• _What you have to do_
Scan the data. Collect each line that contains the word "This".

• _Data_
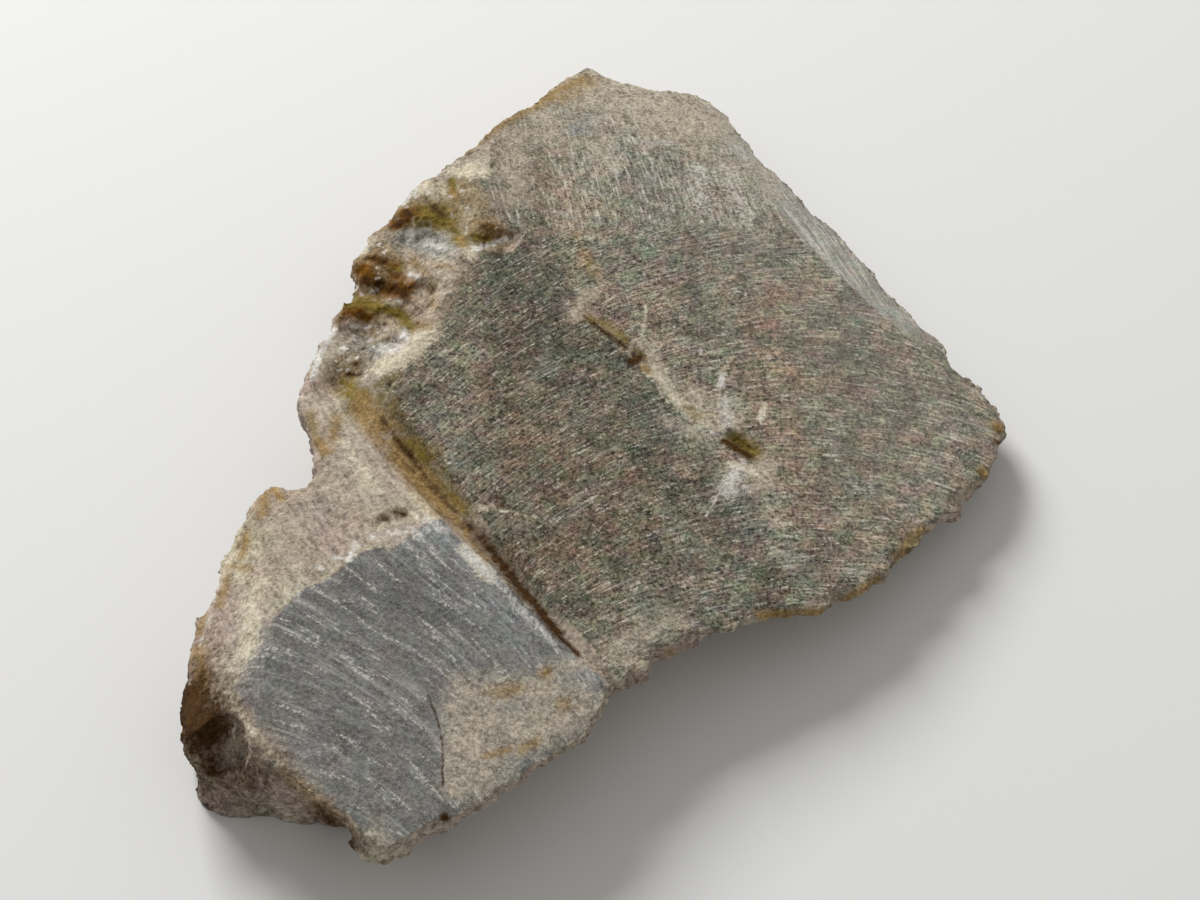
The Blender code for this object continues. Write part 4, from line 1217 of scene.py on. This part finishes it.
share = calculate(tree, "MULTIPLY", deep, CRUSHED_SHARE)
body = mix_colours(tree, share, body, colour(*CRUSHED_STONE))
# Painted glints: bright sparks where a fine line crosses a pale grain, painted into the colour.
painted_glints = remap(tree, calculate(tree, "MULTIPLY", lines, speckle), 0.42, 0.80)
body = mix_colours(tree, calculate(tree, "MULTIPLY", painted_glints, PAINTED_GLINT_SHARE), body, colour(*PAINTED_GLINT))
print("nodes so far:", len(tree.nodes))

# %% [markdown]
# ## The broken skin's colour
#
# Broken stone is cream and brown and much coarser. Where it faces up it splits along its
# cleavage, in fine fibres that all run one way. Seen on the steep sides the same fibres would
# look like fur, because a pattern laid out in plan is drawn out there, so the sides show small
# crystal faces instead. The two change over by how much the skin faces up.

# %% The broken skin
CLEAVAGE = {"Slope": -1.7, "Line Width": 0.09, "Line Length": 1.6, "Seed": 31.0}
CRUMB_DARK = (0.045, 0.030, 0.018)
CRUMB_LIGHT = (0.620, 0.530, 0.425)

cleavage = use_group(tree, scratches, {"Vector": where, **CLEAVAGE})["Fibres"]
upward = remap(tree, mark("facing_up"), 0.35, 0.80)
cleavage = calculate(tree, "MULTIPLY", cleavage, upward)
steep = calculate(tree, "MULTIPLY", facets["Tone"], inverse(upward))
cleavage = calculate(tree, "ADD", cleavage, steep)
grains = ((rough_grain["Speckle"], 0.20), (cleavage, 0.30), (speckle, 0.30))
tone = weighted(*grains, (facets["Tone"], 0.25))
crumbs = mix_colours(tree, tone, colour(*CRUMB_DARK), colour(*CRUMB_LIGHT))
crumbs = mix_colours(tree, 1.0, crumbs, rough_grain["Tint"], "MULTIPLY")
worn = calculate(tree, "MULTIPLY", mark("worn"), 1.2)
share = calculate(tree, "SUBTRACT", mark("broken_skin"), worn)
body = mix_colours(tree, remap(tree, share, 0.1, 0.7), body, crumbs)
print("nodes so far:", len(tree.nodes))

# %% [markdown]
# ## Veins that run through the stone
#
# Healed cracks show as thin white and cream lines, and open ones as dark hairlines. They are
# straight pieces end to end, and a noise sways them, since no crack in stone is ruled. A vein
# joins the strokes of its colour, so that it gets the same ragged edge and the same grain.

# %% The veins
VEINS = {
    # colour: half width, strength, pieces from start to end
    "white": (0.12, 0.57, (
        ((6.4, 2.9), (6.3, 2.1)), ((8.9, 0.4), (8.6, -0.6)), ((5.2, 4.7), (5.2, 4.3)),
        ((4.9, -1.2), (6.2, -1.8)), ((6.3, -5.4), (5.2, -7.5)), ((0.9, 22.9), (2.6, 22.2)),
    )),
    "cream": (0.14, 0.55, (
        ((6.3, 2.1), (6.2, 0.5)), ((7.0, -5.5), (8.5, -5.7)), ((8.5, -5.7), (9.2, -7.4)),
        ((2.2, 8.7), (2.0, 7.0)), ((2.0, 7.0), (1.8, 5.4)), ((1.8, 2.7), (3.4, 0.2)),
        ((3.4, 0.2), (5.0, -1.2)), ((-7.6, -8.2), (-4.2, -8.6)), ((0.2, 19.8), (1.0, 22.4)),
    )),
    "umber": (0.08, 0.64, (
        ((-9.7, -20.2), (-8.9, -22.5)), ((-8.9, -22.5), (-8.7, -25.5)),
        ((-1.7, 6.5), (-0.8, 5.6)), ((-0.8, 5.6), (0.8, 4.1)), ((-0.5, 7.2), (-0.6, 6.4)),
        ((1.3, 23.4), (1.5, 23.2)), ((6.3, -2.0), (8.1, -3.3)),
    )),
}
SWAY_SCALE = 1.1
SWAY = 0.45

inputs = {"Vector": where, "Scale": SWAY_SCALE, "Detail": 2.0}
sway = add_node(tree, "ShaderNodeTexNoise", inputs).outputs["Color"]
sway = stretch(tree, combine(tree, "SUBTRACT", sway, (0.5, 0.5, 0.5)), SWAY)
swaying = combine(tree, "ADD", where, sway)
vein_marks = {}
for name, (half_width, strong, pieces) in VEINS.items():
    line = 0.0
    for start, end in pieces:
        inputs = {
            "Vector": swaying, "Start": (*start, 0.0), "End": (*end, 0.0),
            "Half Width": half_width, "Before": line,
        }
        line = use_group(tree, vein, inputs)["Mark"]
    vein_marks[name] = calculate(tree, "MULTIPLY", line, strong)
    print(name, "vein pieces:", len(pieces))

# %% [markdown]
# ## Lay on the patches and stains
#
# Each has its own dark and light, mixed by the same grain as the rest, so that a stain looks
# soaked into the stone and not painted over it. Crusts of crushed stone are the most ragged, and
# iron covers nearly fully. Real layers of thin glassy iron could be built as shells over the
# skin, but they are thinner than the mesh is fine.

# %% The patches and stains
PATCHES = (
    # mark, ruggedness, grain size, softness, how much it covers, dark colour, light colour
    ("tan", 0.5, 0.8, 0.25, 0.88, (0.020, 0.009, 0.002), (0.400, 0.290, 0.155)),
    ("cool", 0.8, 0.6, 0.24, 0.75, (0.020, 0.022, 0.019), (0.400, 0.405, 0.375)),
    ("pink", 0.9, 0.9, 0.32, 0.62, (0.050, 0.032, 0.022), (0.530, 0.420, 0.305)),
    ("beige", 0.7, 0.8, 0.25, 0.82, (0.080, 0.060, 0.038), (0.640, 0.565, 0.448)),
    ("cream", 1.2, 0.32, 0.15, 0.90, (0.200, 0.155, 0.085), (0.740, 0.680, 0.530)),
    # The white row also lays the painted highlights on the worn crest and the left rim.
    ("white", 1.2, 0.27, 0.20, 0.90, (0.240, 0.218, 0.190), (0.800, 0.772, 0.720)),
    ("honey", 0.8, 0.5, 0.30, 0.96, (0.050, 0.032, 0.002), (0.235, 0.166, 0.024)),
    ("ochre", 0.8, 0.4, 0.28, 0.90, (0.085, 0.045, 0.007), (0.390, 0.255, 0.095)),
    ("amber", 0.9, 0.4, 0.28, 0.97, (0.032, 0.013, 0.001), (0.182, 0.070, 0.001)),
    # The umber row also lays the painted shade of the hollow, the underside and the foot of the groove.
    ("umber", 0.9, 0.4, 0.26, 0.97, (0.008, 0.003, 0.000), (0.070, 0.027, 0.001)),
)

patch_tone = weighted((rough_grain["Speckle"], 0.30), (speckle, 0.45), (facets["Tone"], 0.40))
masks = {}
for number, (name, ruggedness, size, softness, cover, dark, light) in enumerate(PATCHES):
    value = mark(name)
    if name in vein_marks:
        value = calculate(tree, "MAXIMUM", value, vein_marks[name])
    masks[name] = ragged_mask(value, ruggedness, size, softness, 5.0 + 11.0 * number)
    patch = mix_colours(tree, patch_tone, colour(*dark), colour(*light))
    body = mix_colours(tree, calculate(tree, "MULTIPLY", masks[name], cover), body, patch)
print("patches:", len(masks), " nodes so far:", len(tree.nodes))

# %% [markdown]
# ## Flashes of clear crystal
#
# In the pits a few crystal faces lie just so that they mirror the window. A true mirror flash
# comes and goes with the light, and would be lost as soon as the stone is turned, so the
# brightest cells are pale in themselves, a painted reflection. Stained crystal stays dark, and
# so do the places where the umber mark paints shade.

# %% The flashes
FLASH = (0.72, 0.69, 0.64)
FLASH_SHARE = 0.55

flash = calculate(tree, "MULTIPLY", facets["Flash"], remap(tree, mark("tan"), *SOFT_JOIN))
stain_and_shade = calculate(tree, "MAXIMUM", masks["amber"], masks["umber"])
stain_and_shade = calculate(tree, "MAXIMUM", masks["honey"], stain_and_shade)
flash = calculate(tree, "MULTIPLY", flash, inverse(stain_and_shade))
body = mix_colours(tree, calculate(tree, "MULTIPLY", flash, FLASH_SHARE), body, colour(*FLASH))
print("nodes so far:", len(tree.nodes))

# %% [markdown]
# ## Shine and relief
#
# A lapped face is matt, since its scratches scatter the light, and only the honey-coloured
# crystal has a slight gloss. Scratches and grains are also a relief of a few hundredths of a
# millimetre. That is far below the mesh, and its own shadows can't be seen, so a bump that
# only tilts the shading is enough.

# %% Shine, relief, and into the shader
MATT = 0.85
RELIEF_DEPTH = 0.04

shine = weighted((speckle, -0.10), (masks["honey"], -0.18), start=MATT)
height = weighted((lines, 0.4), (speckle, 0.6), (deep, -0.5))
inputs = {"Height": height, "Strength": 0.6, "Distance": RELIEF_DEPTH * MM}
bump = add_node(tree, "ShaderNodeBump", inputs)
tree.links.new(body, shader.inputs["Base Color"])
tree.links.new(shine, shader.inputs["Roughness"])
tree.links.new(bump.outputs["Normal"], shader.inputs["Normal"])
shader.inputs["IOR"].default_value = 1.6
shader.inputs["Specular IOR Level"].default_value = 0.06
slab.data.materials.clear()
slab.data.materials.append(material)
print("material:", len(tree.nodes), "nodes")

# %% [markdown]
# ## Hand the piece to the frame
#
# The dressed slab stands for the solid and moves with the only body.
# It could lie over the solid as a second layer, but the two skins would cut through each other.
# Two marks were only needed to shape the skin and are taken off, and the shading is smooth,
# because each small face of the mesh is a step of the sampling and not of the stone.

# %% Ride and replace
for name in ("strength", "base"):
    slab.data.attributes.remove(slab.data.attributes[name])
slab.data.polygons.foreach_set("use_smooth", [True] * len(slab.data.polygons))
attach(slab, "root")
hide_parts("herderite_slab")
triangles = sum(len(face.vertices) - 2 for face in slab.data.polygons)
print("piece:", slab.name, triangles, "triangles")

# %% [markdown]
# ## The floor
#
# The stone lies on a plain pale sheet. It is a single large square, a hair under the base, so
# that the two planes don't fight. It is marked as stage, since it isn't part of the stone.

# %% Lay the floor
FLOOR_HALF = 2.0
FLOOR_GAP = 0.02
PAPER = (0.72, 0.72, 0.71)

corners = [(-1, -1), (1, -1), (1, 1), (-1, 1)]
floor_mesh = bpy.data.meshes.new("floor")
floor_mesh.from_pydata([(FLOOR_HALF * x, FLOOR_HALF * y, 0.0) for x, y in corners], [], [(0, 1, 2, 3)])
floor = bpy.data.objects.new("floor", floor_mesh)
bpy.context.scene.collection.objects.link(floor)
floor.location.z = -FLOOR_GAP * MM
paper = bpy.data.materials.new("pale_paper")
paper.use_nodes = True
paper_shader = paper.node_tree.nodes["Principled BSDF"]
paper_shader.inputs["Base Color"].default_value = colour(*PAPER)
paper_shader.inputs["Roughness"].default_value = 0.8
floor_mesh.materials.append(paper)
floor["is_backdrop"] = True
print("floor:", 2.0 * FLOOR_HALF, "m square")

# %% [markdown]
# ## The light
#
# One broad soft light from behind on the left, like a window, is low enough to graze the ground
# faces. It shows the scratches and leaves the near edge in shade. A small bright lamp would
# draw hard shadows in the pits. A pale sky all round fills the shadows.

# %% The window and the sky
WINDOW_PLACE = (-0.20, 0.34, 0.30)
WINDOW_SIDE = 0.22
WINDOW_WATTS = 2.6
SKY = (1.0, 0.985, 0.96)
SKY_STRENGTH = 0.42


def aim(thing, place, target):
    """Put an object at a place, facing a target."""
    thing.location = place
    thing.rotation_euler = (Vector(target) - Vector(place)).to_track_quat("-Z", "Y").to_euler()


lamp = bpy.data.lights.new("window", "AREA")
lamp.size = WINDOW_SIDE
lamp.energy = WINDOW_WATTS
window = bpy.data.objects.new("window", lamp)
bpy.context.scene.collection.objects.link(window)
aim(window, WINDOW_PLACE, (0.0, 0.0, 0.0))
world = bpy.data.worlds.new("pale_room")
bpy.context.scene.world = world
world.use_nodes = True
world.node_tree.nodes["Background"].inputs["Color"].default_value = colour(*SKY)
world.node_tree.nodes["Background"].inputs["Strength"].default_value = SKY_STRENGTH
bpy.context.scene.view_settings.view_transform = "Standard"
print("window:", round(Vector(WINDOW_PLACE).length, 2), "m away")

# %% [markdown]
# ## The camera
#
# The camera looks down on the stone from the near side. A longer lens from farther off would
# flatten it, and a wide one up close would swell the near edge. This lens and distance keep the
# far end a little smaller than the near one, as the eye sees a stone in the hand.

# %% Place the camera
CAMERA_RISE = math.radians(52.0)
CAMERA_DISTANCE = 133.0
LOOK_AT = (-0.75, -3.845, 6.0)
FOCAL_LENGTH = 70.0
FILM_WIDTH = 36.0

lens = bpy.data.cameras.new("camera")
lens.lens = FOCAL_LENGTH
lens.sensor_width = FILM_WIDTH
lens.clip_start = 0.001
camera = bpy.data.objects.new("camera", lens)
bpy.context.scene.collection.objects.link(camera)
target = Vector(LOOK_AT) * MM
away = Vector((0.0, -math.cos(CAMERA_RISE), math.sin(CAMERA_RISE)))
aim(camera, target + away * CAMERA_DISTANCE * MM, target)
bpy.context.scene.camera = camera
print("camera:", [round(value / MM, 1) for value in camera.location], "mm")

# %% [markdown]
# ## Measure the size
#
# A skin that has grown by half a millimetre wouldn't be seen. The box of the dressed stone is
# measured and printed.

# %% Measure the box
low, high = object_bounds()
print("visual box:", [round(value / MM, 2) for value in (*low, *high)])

• _Worked solution_
The Blender code for this object continues. Write part 4, from line 1217 of scene.py on. This part finishes it.
# flatten it, and a wide one up close would swell the near edge. This lens and distance keep the